EXERCISE BRIEF: Reproduce the lines from the one bearing "middle = Plane(origin=(0, -seat_width" through the one bearing "imported CAD solids.", inclusive. Copy them exactly; include no other line.

DATA SHOWN:
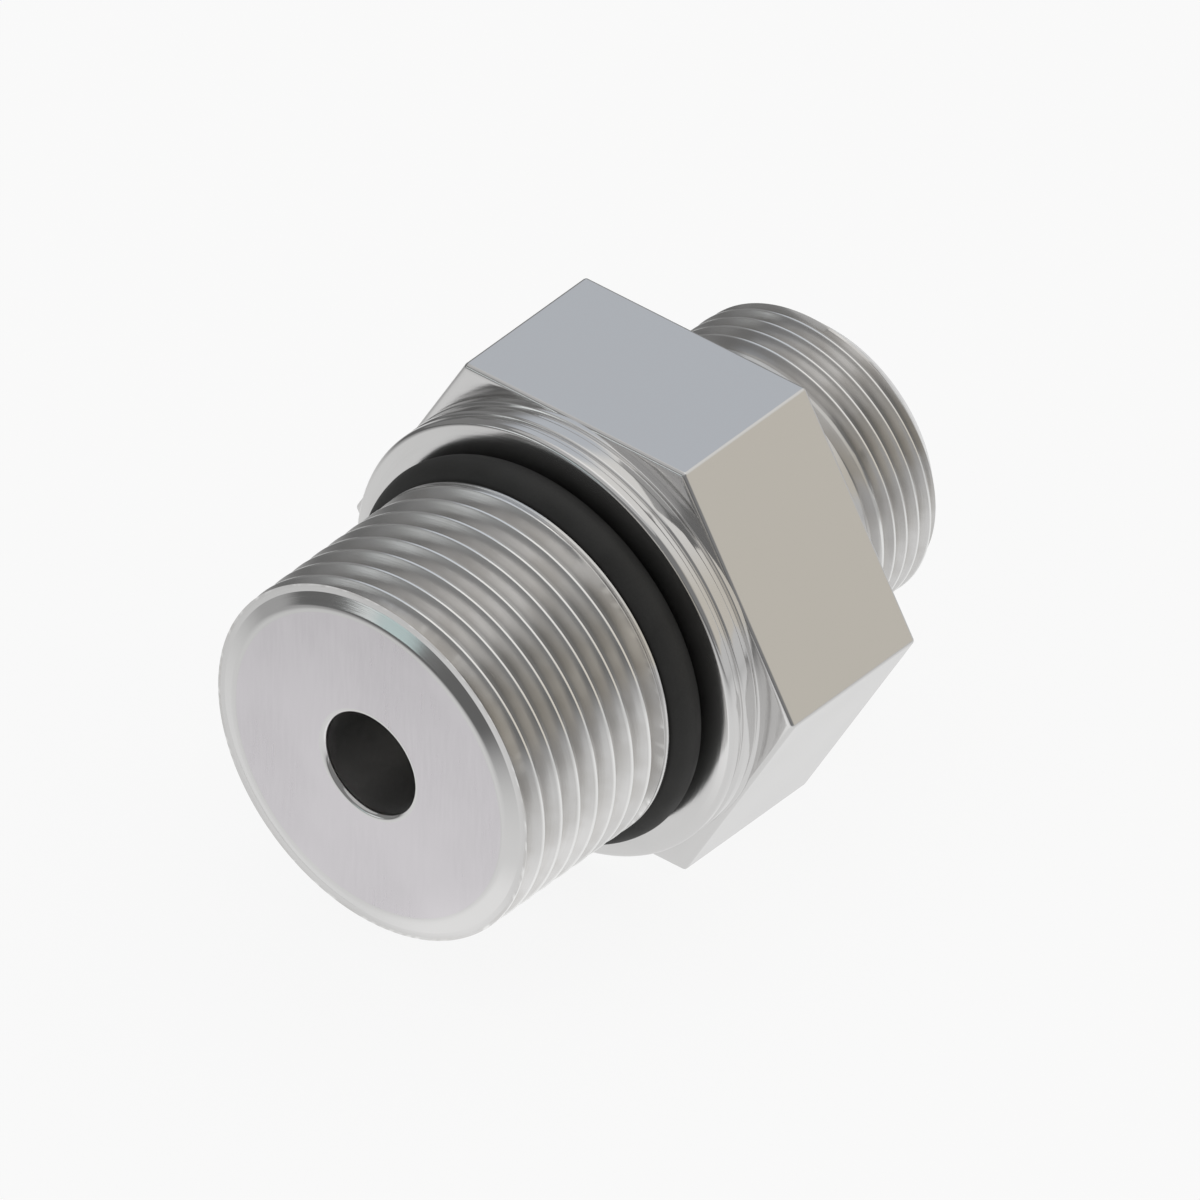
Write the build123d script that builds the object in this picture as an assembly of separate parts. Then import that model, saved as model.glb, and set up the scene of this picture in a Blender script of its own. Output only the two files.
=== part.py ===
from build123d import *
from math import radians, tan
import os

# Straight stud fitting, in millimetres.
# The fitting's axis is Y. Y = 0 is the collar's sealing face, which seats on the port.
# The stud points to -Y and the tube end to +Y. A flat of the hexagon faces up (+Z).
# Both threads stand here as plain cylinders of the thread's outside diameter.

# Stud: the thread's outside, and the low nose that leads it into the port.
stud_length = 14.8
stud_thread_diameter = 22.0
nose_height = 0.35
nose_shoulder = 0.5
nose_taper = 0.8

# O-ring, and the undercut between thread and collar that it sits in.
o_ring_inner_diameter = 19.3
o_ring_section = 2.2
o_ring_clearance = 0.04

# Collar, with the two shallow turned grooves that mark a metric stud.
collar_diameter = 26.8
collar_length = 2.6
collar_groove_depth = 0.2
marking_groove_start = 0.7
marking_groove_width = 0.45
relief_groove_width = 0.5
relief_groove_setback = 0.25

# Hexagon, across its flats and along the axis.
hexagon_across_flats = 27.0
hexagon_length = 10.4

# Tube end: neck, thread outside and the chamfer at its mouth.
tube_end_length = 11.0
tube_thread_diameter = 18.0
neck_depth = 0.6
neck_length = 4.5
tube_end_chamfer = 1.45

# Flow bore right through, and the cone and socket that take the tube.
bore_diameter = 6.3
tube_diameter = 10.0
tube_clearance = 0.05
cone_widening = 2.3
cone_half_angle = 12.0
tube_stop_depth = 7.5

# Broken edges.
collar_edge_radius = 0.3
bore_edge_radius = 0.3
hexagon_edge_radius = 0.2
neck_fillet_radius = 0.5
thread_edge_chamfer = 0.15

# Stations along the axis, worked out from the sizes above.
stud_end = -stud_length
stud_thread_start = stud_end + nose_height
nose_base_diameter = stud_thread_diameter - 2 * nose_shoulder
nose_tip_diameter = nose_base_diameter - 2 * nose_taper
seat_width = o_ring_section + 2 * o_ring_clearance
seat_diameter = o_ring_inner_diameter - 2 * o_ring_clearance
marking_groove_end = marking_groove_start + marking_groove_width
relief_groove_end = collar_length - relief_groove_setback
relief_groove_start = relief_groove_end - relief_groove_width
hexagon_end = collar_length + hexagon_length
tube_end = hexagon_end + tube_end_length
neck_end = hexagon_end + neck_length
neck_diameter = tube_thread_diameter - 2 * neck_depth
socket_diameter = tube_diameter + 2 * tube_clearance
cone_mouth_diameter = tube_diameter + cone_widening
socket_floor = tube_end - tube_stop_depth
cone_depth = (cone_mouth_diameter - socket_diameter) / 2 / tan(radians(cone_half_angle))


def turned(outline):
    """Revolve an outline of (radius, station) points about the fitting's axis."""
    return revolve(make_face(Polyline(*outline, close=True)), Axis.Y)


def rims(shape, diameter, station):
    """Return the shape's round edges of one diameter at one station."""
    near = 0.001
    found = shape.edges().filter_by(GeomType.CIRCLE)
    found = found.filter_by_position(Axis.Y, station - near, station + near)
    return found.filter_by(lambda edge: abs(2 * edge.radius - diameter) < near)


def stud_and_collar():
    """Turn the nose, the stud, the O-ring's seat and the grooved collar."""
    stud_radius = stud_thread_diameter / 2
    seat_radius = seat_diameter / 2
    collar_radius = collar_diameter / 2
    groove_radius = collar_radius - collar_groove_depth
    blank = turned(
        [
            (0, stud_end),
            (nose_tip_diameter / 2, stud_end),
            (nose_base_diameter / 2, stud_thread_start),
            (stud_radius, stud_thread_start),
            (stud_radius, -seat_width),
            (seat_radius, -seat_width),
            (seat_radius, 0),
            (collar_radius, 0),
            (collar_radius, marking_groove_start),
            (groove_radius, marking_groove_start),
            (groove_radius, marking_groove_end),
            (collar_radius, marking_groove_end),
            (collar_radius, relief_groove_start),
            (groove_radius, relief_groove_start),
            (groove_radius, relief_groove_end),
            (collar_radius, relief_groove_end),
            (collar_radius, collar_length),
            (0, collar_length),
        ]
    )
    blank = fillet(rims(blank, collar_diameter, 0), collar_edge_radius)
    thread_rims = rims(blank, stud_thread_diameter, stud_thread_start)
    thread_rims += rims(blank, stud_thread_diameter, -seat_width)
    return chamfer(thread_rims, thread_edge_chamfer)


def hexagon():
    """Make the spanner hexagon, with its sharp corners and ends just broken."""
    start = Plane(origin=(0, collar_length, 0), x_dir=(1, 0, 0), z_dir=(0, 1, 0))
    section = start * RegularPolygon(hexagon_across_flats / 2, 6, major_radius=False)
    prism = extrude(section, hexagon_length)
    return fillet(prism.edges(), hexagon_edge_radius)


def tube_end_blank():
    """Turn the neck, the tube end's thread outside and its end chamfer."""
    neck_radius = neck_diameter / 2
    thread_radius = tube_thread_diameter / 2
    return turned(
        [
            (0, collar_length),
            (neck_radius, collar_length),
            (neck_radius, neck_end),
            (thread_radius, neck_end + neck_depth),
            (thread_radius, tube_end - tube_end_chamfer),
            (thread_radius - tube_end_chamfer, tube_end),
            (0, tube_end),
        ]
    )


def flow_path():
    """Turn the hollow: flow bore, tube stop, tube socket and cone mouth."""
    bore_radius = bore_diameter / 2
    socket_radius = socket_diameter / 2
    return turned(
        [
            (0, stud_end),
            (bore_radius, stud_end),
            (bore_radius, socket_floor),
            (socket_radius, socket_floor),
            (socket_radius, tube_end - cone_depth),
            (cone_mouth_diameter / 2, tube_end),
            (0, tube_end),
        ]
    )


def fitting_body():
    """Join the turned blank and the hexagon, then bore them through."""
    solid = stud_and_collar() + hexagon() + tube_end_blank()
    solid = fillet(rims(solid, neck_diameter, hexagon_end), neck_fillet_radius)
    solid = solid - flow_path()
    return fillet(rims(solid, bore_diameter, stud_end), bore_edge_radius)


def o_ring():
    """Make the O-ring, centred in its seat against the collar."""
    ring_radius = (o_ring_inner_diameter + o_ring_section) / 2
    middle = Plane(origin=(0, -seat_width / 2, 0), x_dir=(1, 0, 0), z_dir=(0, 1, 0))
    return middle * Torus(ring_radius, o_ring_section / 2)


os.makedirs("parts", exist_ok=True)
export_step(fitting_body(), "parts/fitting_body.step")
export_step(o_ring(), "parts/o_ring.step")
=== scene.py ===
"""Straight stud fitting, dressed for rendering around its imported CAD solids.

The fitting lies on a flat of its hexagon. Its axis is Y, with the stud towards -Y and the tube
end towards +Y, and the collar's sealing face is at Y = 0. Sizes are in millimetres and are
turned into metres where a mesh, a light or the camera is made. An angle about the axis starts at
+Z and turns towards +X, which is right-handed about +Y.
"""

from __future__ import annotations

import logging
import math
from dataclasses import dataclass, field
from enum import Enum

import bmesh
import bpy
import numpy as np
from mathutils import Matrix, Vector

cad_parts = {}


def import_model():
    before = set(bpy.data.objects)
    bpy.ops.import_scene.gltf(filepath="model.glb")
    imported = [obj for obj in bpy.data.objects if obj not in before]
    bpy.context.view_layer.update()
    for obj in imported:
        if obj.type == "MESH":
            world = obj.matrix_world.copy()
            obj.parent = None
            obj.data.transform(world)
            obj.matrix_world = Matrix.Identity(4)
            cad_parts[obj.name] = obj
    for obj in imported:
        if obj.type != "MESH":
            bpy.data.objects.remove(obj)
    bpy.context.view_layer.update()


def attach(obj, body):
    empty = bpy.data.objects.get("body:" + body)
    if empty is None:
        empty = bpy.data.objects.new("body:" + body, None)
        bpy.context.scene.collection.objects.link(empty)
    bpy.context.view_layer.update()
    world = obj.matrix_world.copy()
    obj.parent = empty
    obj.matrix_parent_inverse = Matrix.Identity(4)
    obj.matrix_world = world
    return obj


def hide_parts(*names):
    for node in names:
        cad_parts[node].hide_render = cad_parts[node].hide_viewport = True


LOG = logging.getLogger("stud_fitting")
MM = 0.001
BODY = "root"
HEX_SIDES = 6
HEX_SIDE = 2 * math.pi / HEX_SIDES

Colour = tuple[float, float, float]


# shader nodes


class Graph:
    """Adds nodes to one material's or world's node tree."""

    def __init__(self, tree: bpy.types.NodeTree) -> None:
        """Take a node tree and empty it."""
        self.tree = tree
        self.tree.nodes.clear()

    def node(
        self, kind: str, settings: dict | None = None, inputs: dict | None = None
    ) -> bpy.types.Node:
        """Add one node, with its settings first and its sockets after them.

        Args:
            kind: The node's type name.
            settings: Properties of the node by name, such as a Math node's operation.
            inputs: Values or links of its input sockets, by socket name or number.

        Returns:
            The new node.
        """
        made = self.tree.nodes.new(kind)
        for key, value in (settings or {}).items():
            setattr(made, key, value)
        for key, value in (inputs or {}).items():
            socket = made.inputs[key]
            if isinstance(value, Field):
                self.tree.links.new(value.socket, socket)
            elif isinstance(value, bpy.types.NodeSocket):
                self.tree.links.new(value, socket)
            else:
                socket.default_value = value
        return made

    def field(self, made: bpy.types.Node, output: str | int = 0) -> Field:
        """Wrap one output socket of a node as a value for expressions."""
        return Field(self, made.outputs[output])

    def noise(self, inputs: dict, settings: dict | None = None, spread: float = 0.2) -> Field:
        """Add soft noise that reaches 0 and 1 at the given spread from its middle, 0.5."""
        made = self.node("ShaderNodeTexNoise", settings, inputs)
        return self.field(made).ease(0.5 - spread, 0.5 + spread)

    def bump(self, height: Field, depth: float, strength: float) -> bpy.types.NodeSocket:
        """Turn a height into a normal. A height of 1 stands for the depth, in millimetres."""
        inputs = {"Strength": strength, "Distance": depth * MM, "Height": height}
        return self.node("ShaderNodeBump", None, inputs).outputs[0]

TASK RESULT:
    middle = Plane(origin=(0, -seat_width / 2, 0), x_dir=(1, 0, 0), z_dir=(0, 1, 0))
    return middle * Torus(ring_radius, o_ring_section / 2)


os.makedirs("parts", exist_ok=True)
export_step(fitting_body(), "parts/fitting_body.step")
export_step(o_ring(), "parts/o_ring.step")
=== scene.py ===
"""Straight stud fitting, dressed for rendering around its imported CAD solids.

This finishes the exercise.